(The exercise): The lines below are to be quoted exactly, from the first through the one that contains "np.concatenate([y, y_seam]), float(middle)".

● ● ●

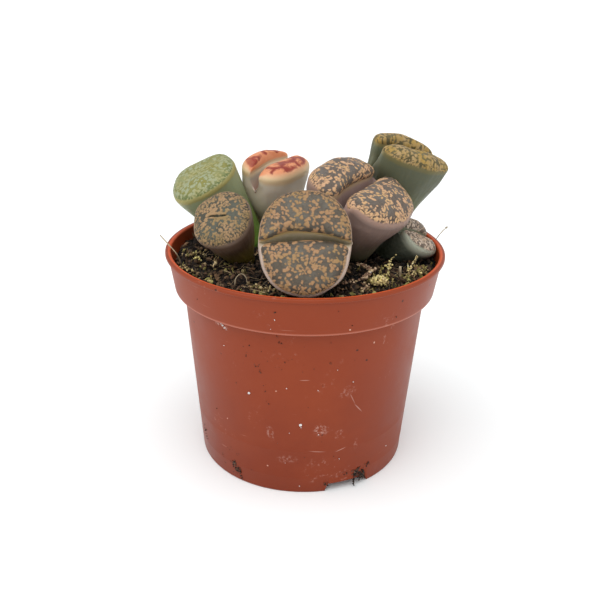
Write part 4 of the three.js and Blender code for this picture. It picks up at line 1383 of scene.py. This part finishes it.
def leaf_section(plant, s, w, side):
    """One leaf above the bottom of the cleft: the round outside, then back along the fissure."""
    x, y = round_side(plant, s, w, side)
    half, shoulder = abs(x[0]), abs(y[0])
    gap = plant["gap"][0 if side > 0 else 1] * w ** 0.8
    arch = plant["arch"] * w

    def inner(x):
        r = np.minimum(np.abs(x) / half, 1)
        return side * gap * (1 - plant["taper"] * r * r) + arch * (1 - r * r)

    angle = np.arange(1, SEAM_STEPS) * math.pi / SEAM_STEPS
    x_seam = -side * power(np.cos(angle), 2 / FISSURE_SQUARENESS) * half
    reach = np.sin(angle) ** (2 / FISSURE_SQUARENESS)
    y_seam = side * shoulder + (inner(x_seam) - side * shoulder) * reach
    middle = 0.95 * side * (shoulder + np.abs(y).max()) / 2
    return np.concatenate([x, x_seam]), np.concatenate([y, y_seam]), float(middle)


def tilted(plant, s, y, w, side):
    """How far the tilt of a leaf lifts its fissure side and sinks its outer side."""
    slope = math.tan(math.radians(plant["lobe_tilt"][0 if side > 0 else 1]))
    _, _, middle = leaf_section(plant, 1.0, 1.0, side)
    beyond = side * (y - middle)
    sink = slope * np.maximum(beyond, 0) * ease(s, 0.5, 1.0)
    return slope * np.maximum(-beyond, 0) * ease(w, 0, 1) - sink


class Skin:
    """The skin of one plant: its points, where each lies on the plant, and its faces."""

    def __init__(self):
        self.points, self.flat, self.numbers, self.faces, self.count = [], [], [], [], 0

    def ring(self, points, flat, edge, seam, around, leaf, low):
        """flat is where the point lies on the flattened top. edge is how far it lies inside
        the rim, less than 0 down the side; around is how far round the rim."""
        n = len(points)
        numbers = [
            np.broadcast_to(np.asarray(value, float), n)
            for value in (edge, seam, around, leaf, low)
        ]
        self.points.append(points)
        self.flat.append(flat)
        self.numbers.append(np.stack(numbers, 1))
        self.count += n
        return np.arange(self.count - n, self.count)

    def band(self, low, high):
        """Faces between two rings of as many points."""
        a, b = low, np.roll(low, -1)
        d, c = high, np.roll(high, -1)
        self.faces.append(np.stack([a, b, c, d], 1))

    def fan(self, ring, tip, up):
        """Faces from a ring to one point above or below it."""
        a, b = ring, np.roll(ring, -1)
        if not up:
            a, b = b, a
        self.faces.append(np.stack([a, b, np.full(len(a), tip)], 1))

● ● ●

(Problem solution):
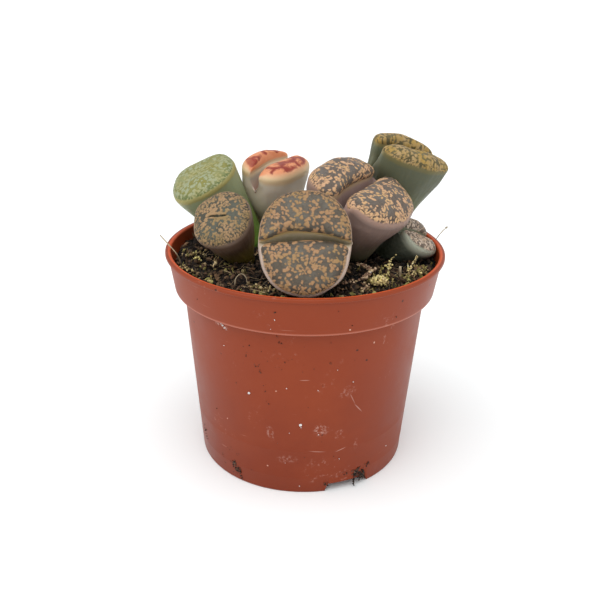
Write part 4 of the three.js and Blender code for this picture. It picks up at line 1383 of scene.py. This part finishes it.
def leaf_section(plant, s, w, side):
    """One leaf above the bottom of the cleft: the round outside, then back along the fissure."""
    x, y = round_side(plant, s, w, side)
    half, shoulder = abs(x[0]), abs(y[0])
    gap = plant["gap"][0 if side > 0 else 1] * w ** 0.8
    arch = plant["arch"] * w

    def inner(x):
        r = np.minimum(np.abs(x) / half, 1)
        return side * gap * (1 - plant["taper"] * r * r) + arch * (1 - r * r)

    angle = np.arange(1, SEAM_STEPS) * math.pi / SEAM_STEPS
    x_seam = -side * power(np.cos(angle), 2 / FISSURE_SQUARENESS) * half
    reach = np.sin(angle) ** (2 / FISSURE_SQUARENESS)
    y_seam = side * shoulder + (inner(x_seam) - side * shoulder) * reach
    middle = 0.95 * side * (shoulder + np.abs(y).max()) / 2
    return np.concatenate([x, x_seam]), np.concatenate([y, y_seam]), float(middle)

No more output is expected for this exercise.